§ SET PROBLEM:
Will you return, word for word, only the lines from the top of the data below down to and including the one with "pattern_turn = 22; // [0:1:59]"?

§ INFORMATION PROVIDED:
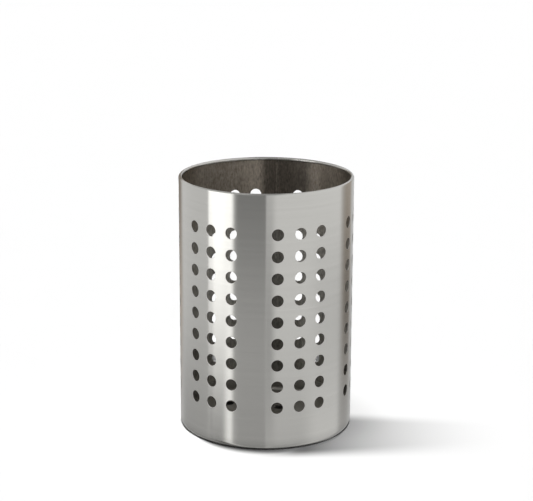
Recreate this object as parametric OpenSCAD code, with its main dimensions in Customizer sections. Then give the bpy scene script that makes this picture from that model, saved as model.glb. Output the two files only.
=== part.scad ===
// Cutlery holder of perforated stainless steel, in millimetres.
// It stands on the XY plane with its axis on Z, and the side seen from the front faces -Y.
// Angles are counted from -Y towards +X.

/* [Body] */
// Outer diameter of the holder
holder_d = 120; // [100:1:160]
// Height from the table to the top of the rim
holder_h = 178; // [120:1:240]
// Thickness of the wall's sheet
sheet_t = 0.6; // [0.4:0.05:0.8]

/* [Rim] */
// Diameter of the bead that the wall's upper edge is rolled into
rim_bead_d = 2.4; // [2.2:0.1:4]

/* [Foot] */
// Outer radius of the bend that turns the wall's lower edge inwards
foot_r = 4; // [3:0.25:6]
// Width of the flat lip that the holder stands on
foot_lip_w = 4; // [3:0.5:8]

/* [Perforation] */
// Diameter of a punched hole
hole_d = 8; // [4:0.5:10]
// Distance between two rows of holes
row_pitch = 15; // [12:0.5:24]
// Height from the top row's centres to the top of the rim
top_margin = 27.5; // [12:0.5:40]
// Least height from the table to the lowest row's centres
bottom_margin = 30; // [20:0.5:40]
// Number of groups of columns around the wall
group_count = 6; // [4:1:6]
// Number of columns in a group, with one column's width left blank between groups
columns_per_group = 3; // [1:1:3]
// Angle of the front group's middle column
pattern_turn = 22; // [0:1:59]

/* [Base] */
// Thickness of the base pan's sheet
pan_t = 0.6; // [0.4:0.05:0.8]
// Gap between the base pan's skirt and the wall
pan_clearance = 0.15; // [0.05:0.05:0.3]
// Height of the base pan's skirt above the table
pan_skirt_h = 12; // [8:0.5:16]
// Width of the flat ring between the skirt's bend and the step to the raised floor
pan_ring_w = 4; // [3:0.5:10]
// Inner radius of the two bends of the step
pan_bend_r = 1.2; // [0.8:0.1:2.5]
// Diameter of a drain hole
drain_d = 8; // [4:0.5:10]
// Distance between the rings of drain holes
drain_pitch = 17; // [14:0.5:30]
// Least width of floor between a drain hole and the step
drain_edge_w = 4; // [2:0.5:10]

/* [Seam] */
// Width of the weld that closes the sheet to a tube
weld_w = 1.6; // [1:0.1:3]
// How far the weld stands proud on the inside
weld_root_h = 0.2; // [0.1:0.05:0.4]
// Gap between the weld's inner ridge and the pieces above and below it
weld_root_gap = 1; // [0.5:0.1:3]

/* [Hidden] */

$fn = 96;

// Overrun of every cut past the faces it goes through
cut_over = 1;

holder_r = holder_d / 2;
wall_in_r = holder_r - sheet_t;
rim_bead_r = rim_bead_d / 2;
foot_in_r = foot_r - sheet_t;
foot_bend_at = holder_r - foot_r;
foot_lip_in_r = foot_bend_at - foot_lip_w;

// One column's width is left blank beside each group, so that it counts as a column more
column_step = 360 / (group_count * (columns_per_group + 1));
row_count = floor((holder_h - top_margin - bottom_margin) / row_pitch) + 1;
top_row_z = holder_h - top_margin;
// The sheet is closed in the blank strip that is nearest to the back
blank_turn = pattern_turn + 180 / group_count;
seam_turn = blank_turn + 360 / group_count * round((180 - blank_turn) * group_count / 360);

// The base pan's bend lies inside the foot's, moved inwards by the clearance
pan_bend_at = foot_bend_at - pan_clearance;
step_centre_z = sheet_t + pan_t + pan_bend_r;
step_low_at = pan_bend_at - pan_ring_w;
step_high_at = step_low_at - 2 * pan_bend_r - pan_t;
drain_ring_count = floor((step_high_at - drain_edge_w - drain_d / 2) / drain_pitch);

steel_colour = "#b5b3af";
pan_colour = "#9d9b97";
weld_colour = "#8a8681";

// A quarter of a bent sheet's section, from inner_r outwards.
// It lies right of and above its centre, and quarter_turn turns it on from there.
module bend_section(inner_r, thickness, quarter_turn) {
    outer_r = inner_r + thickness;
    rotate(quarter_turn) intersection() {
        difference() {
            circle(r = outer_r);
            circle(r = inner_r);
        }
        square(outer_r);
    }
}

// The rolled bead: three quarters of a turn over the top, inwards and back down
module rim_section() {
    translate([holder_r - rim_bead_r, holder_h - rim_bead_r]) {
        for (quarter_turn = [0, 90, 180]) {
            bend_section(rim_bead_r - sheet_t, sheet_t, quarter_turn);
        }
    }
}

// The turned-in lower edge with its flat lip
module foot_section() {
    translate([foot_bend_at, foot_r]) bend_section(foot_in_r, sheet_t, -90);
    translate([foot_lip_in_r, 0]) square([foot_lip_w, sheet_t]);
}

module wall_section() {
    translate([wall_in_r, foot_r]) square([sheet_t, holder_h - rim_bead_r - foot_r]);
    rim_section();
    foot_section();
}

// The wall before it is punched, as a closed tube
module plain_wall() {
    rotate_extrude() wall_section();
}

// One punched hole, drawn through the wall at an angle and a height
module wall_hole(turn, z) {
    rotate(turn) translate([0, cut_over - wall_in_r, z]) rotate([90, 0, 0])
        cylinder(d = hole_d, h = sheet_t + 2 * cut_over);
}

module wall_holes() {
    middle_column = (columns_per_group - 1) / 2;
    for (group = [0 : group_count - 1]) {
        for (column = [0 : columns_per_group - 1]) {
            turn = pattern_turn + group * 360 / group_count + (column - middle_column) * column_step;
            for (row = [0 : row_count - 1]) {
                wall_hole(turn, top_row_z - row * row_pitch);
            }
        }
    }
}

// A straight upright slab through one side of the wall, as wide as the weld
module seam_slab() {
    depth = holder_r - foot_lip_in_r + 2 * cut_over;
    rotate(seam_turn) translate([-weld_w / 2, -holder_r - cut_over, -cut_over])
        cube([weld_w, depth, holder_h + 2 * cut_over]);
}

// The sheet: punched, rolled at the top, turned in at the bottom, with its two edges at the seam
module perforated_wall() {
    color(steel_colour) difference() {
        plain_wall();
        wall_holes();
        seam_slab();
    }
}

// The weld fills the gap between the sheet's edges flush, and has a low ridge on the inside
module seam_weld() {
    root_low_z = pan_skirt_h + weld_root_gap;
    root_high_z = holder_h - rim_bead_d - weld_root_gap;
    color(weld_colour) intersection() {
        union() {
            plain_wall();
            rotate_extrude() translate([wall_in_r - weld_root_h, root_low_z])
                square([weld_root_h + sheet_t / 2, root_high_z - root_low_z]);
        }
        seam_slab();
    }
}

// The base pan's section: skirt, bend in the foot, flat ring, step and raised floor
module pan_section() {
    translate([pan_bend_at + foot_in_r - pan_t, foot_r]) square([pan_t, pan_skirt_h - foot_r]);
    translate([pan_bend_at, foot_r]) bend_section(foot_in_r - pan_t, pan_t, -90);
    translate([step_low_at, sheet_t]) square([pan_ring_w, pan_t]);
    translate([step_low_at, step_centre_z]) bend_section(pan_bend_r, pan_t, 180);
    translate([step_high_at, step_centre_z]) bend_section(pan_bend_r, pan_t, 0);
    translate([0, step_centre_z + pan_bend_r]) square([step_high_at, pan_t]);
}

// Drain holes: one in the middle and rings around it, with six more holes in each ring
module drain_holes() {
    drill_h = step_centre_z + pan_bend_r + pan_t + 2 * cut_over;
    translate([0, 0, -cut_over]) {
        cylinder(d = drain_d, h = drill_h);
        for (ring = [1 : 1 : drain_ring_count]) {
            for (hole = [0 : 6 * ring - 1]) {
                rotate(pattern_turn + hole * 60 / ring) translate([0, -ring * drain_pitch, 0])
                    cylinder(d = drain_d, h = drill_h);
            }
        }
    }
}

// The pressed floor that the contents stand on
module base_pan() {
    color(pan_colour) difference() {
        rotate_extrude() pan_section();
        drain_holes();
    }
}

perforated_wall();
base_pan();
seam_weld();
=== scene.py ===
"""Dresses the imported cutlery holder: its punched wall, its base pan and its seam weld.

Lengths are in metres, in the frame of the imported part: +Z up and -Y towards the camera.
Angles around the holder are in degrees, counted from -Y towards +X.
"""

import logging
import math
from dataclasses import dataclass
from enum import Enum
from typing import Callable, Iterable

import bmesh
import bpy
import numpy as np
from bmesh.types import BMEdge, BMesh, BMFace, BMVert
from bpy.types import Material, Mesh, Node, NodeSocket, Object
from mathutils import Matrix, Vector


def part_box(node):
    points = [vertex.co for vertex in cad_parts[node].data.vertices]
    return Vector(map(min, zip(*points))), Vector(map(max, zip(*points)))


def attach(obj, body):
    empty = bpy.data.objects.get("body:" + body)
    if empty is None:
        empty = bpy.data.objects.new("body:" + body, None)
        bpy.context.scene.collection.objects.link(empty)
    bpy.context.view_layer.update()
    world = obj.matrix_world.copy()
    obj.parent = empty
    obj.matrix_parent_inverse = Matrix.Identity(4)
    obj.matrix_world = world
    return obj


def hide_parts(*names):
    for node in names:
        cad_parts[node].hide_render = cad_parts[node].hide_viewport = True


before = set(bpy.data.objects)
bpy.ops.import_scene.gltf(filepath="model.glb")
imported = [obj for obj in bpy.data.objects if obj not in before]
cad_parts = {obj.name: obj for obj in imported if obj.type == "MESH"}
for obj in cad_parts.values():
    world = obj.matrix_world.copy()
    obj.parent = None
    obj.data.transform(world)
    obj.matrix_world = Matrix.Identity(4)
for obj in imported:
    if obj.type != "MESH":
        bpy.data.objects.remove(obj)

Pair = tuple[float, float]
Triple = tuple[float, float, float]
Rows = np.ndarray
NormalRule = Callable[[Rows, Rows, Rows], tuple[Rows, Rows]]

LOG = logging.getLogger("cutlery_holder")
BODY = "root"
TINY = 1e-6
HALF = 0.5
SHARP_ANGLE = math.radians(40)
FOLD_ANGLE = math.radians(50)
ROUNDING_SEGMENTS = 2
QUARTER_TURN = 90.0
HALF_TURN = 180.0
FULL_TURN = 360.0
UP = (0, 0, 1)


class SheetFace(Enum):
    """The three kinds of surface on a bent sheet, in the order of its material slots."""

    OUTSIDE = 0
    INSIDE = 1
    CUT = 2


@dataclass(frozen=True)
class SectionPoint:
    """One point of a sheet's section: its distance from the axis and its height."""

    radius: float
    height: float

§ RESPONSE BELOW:
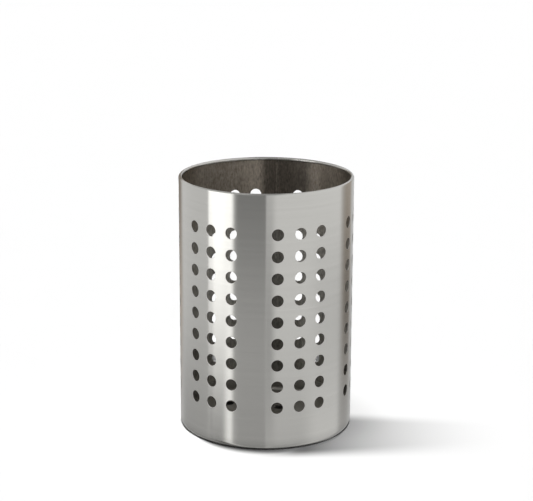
Recreate this object as parametric OpenSCAD code, with its main dimensions in Customizer sections. Then give the bpy scene script that makes this picture from that model, saved as model.glb. Output the two files only.
=== part.scad ===
// Cutlery holder of perforated stainless steel, in millimetres.
// It stands on the XY plane with its axis on Z, and the side seen from the front faces -Y.
// Angles are counted from -Y towards +X.

/* [Body] */
// Outer diameter of the holder
holder_d = 120; // [100:1:160]
// Height from the table to the top of the rim
holder_h = 178; // [120:1:240]
// Thickness of the wall's sheet
sheet_t = 0.6; // [0.4:0.05:0.8]

/* [Rim] */
// Diameter of the bead that the wall's upper edge is rolled into
rim_bead_d = 2.4; // [2.2:0.1:4]

/* [Foot] */
// Outer radius of the bend that turns the wall's lower edge inwards
foot_r = 4; // [3:0.25:6]
// Width of the flat lip that the holder stands on
foot_lip_w = 4; // [3:0.5:8]

/* [Perforation] */
// Diameter of a punched hole
hole_d = 8; // [4:0.5:10]
// Distance between two rows of holes
row_pitch = 15; // [12:0.5:24]
// Height from the top row's centres to the top of the rim
top_margin = 27.5; // [12:0.5:40]
// Least height from the table to the lowest row's centres
bottom_margin = 30; // [20:0.5:40]
// Number of groups of columns around the wall
group_count = 6; // [4:1:6]
// Number of columns in a group, with one column's width left blank between groups
columns_per_group = 3; // [1:1:3]
// Angle of the front group's middle column
pattern_turn = 22; // [0:1:59]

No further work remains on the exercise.